A Growing Emphasis on Construction Technologies

An illiquid capital market, soaring construction costs, and general industry uncertainty caused construction starts to plummet in 2023. That said, with the construction process slowing down, there are a great deal of active projects stuck in the development process.

Properties under construction will benefit greatly from technologies that bring much-needed efficiencies to construction in a challenging environment where delays and overruns are more costly than ever. (Longer projects require longer construction loans, and construction financing costs are sky high.)

Technologies that can leverage institutional and historical project data to flag potential risks before they arise and help create actionable solutions to common development pitfalls will be crucial for developers trying to push their projects across the finish line in 2024.

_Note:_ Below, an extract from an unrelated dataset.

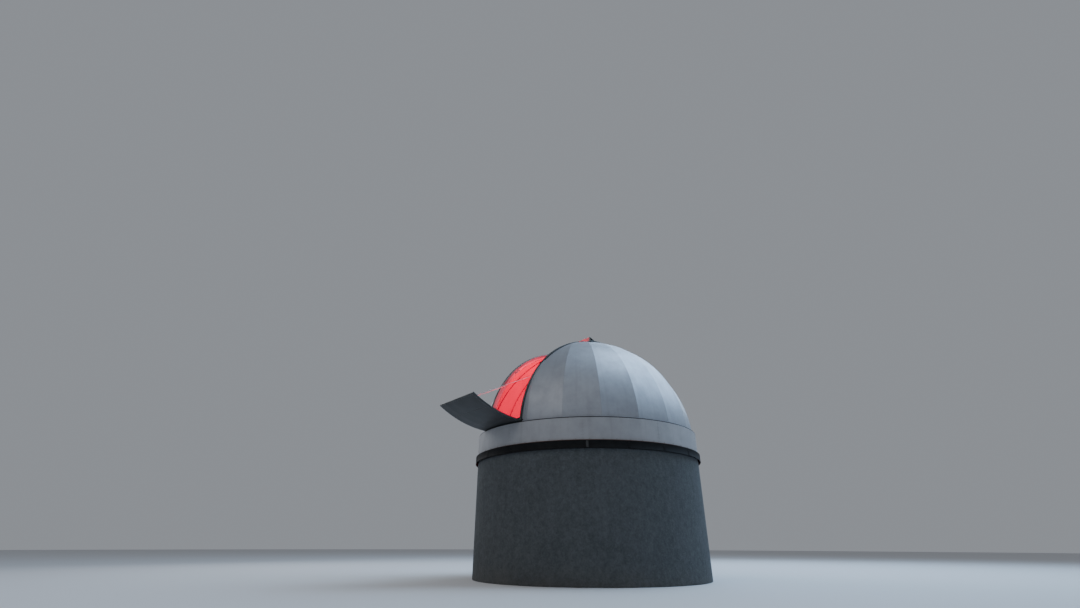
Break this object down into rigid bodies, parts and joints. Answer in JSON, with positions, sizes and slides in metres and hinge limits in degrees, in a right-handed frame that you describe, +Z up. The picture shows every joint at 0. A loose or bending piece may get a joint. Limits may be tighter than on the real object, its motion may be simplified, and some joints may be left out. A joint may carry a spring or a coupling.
{
  "type": "observatory dome",
  "caption": "Round masonry observatory with a turning metal dome, its slit open: a hinged lower flap held by stays and an upper shutter run back over the top",
  "frame": {"origin": "on the dome's turning axis, at ground level, under the floor slab", "axes": "+Z up along the turning axis; the slit and its flap face -Y at rest; +X to the right seen from the slit"},
  "size_m": [6.21, 7.4409, 6.3776],
  "materials": {
    "wall_render": "rough painted render",
    "floor_concrete": "floated concrete",
    "door_paint": "satin paint",
    "track_steel": "dark primer",
    "skirt_rubber": "matt black rubber",
    "dome_metal": "weathered silver paint",
    "arch_metal": "near-black paint",
    "rail_metal": "greased primer",
    "shutter_metal": "weathered silver paint",
    "flap_metal": "dull dark grey paint",
    "stay_wire": "galvanised strand"
  },
  "bodies": {
    "building": {"wall_1": "wall_render", "wall_2": "wall_render", "wall_3": "wall_render", "wall_4": "wall_render", "wall_5": "wall_render", "wall_over_door": "wall_render", "floor_slab": "floor_concrete", "door_frame": "door_paint", "door_leaf": "door_paint", "wall_plate": "track_steel"},
    "dome": {"base_ring": "track_steel", "weather_skirt": "skirt_rubber", "base_band": "dome_metal", "shell_ring": "dome_metal", "gore_left_1": "dome_metal", "gore_left_2": "dome_metal", "gore_left_3": "dome_metal", "gore_left_4": "dome_metal", "gore_left_5": "dome_metal", "gore_left_6": "dome_metal", "gore_left_7": "dome_metal", "gore_left_8": "dome_metal", "gore_right_1": "dome_metal", "gore_right_2": "dome_metal", "gore_right_3": "dome_metal", "gore_right_4": "dome_metal", "gore_right_5": "dome_metal", "gore_right_6": "dome_metal", "gore_right_7": "dome_metal", "gore_right_8": "dome_metal", "arch_left": "arch_metal", "arch_right": "arch_metal", "rail_left": "rail_metal", "rail_right": "rail_metal", "slit_head": "dome_metal", "back_panel": "dome_metal", "flap_sill": "arch_metal"},
    "shutter": {"shutter_skin": "shutter_metal", "shutter_frame": "shutter_metal", "shutter_lip": "shutter_metal"},
    "flap": {"flap_skin": "flap_metal", "flap_frame": "flap_metal"},
    "stays": {"stay_left": "stay_wire", "stay_right": "stay_wire"}
  },
  "joints": [
    {"name": "dome_turn", "type": "hinge", "parent": "building", "child": "dome", "pos_m": [0, 0, 2.93], "axis": [0, 0, 1], "continuous": true},
    {"name": "shutter_run", "type": "hinge", "parent": "dome", "child": "shutter", "pos_m": [0, 0, 3.36], "axis": [1, 0, 0], "range_deg": [-20, 47.3]},
    {"name": "flap_swing", "type": "hinge", "parent": "dome", "child": "flap", "pos_m": [0, -2.87998, 3.57503], "axis": [-1, 0, 0], "range_deg": [0, 91.6]},
    {"name": "stay_draw", "type": "hinge", "parent": "flap", "child": "stays", "pos_m": [0, -4.2199, 3.97664], "axis": [-1, 0, 0], "range_deg": [0, 32.3]}
  ],
  "couplings": [
    {"joint": "stay_draw", "follows": "flap_swing", "ratio": 0.35079}
  ]
}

Investors Will Place Greater Weight on Startup Business Models

The current funding environment is extremely challenging for startups and early-stage companies, and this broader investment pullback is likely to continue into at least the first half of this year. Amid economic challenges like rising interest rates and inflation, technology investors are becoming more discerning when differentiating between the types of “proptech” they are willing to bet their money on.

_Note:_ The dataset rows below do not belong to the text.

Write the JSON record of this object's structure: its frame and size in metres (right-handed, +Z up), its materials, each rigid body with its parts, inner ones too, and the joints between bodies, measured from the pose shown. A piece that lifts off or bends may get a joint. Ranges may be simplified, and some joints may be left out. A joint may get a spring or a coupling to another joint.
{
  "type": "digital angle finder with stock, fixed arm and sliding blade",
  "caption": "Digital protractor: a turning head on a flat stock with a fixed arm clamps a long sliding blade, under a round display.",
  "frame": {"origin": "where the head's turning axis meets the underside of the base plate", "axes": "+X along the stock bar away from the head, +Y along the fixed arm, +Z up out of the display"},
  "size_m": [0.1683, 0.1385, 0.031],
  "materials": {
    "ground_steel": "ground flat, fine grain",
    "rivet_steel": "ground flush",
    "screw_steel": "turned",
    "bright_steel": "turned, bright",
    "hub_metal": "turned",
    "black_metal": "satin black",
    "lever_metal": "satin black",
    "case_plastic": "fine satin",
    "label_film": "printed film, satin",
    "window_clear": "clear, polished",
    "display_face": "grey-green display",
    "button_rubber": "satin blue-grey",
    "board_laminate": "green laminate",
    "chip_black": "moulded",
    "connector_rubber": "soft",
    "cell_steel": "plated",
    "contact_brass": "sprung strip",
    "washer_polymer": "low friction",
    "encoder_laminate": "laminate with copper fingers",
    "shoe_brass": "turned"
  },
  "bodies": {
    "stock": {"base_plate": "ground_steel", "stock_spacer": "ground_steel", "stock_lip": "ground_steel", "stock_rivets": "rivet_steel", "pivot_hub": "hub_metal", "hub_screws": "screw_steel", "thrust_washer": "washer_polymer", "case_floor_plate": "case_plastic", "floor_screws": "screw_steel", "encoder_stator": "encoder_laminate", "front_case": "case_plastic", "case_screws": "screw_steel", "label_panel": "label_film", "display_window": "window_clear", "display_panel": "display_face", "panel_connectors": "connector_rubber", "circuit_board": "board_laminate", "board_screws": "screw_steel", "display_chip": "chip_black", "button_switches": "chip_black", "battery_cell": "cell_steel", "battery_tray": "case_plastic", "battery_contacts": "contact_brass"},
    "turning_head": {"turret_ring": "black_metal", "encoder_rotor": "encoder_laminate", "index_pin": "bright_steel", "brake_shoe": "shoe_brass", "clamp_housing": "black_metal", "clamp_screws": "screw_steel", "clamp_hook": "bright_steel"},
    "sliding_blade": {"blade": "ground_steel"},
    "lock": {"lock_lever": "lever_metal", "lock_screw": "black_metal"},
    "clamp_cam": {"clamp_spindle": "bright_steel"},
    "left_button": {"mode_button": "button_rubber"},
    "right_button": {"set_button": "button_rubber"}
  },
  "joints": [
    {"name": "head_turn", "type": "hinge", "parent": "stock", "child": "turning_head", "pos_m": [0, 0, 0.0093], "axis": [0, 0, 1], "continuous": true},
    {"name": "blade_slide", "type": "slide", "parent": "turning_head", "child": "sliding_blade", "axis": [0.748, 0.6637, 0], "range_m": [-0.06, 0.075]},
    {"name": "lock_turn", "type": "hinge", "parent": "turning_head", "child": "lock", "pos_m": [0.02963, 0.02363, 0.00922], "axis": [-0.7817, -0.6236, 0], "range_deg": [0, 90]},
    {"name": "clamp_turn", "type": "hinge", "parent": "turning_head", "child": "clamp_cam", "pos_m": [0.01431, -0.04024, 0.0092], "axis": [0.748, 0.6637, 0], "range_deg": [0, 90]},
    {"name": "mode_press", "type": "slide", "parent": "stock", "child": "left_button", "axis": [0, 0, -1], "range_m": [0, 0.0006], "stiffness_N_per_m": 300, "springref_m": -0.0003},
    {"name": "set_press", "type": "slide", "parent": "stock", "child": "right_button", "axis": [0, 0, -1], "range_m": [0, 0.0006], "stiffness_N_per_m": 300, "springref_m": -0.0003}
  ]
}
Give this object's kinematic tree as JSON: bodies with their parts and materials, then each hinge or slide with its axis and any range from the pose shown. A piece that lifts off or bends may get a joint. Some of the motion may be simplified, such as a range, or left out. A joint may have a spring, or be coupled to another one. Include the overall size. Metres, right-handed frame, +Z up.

The coming year is poised to widen a split between proptech companies that address clear industry problems yielding strong return on investment with purpose-built solutions and those with more capital-intensive and interest-rate-sensitive business models. Historically, a significant amount of real estate tech venture capital was invested in technologies that sought to reimagine concepts like single-family home sales and financing and office leasing. While some of these technologies have value in the long run, they are much easier investments to make in a bull market. As investors pursue technologies poised for near- and medium-term growth, capital-efficient software startups with a clear path to profitability will have an easier time securing funding in the year ahead.